Students must complete 30 credits of graduate course work in addition to their Graduate
Professional Experience courses. Students must maintain a cumulative grade point average of at
least 3.0 for the duration of their master’s degree program, and fulfill all other requirements
for their degree.
COURSE DESCRIPTIONS
500 SERIES
GCIS 501 Advanced Programming
3 Credits, Fall, Spring
This course is an introduction to Java programming language for large-scale software development.

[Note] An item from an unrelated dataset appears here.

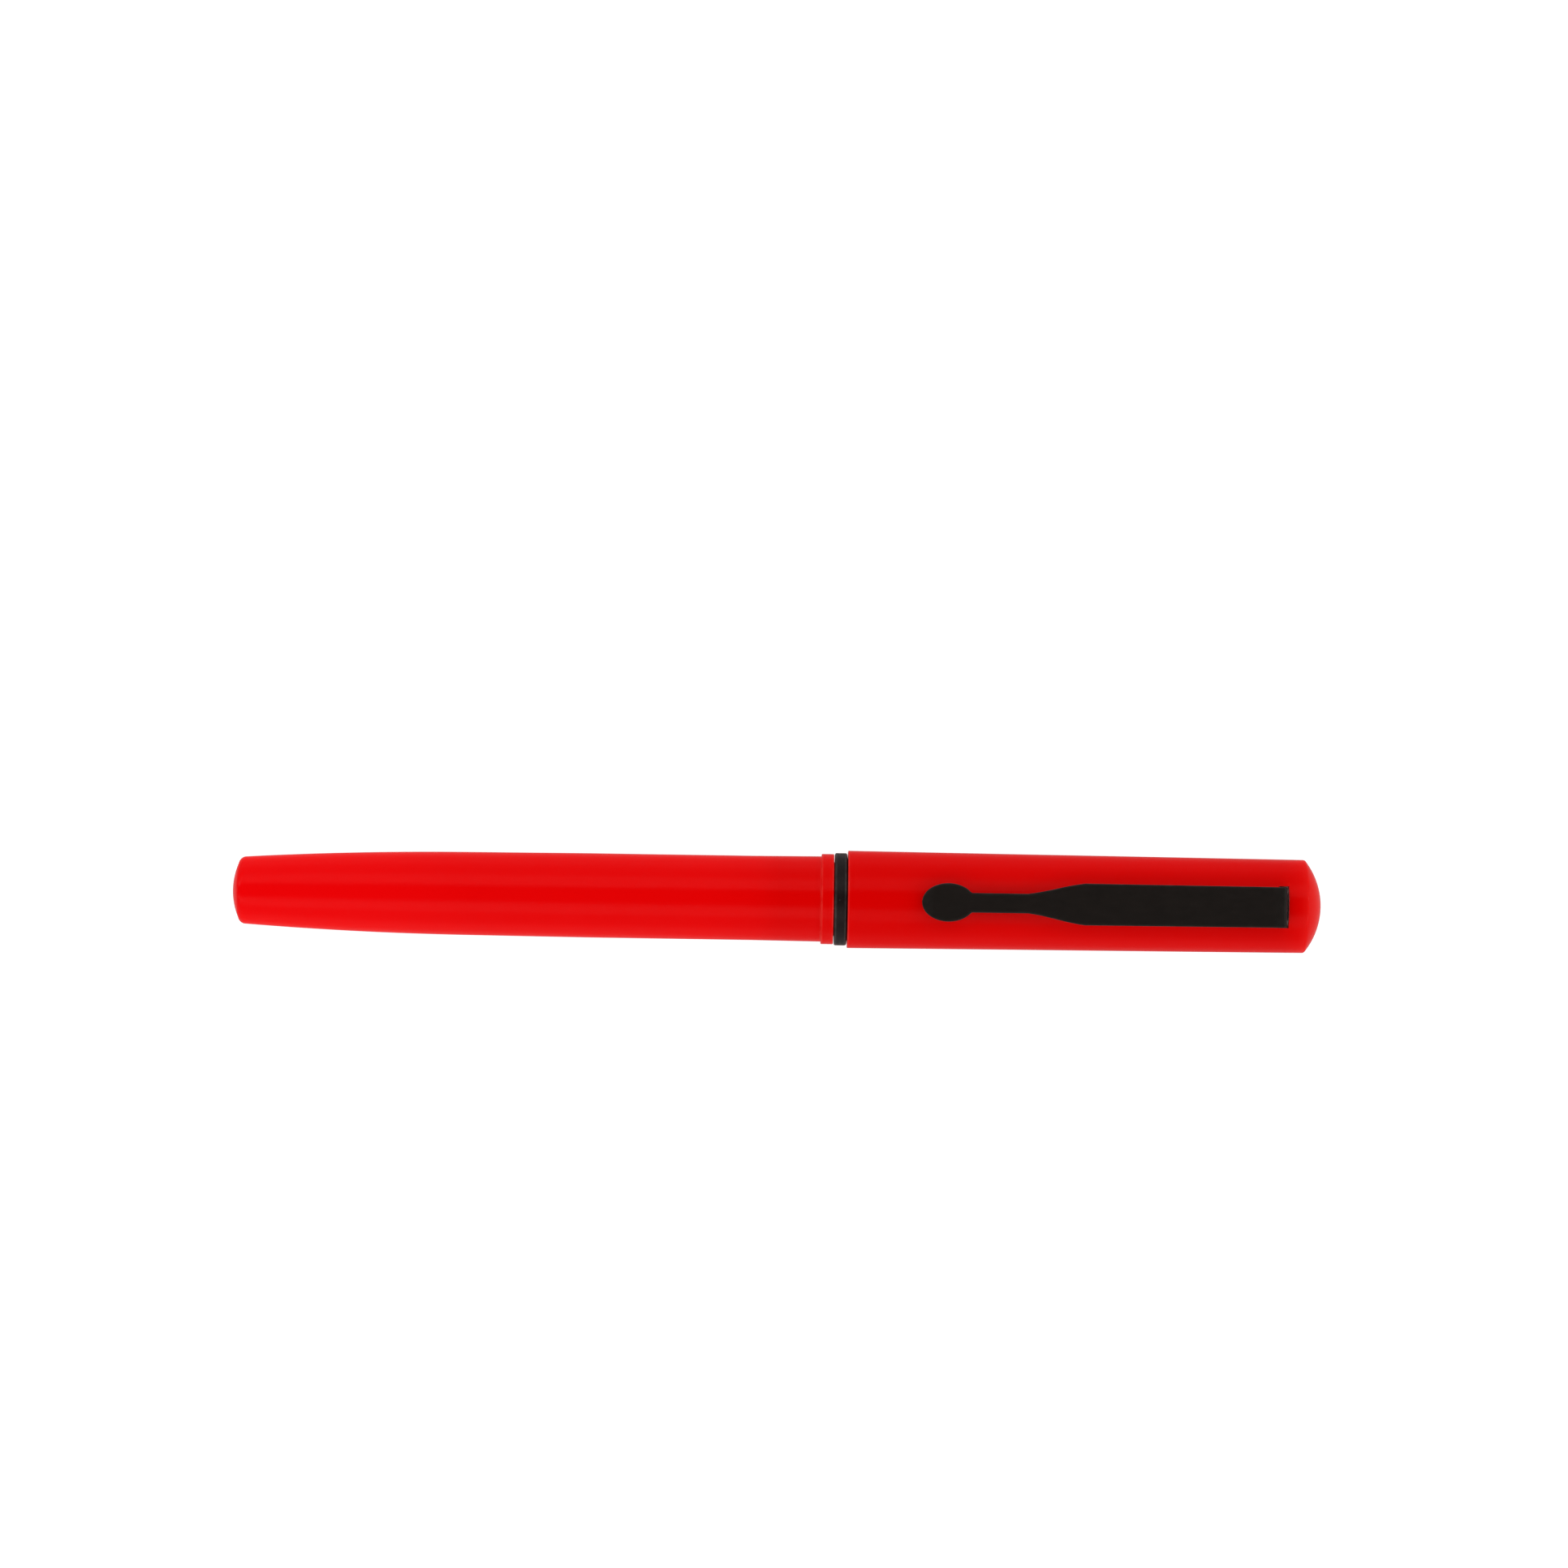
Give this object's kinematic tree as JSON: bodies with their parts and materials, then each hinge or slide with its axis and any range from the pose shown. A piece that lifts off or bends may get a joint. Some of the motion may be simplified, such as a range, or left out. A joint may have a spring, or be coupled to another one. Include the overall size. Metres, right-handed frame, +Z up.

This course will cover the basics of Java programming, object oriented programming concept,
graphical user interface using Swing, exception handling, multithreading, JDBC, networking,
applets and servlets. Basic object-oriented design principles using UML diagrams as well as
design patterns will be introduced to facilitate large scale software development.
GCIS 502 Web Programming
3 Credits, Spring
Prerequisite: GCIS 501
This course provides the knowledge of theory and techniques of data communications and
advanced web programming. The course introduces students to a wide range of topics in computer
networking and web programming including data transmission, packet transmission, internetworking,
TCP/IP, network applications, Java, CGI languages, and other various script languages.
Cross-listed GECE 507
** Suitable course for Project Course Research Option, Plan C
GCIS 504 Requirements Engineering
3 Credits, Fall
Focuses on the requirements engineering process from initial requirements elicitation through to
requirements validation for systems engineering. The course includes specific techniques for the
analysis, modeling, validation, and management of requirements for engineering projects, and is
applicable to software, mechanical, electrical, process and other types of engineering projects.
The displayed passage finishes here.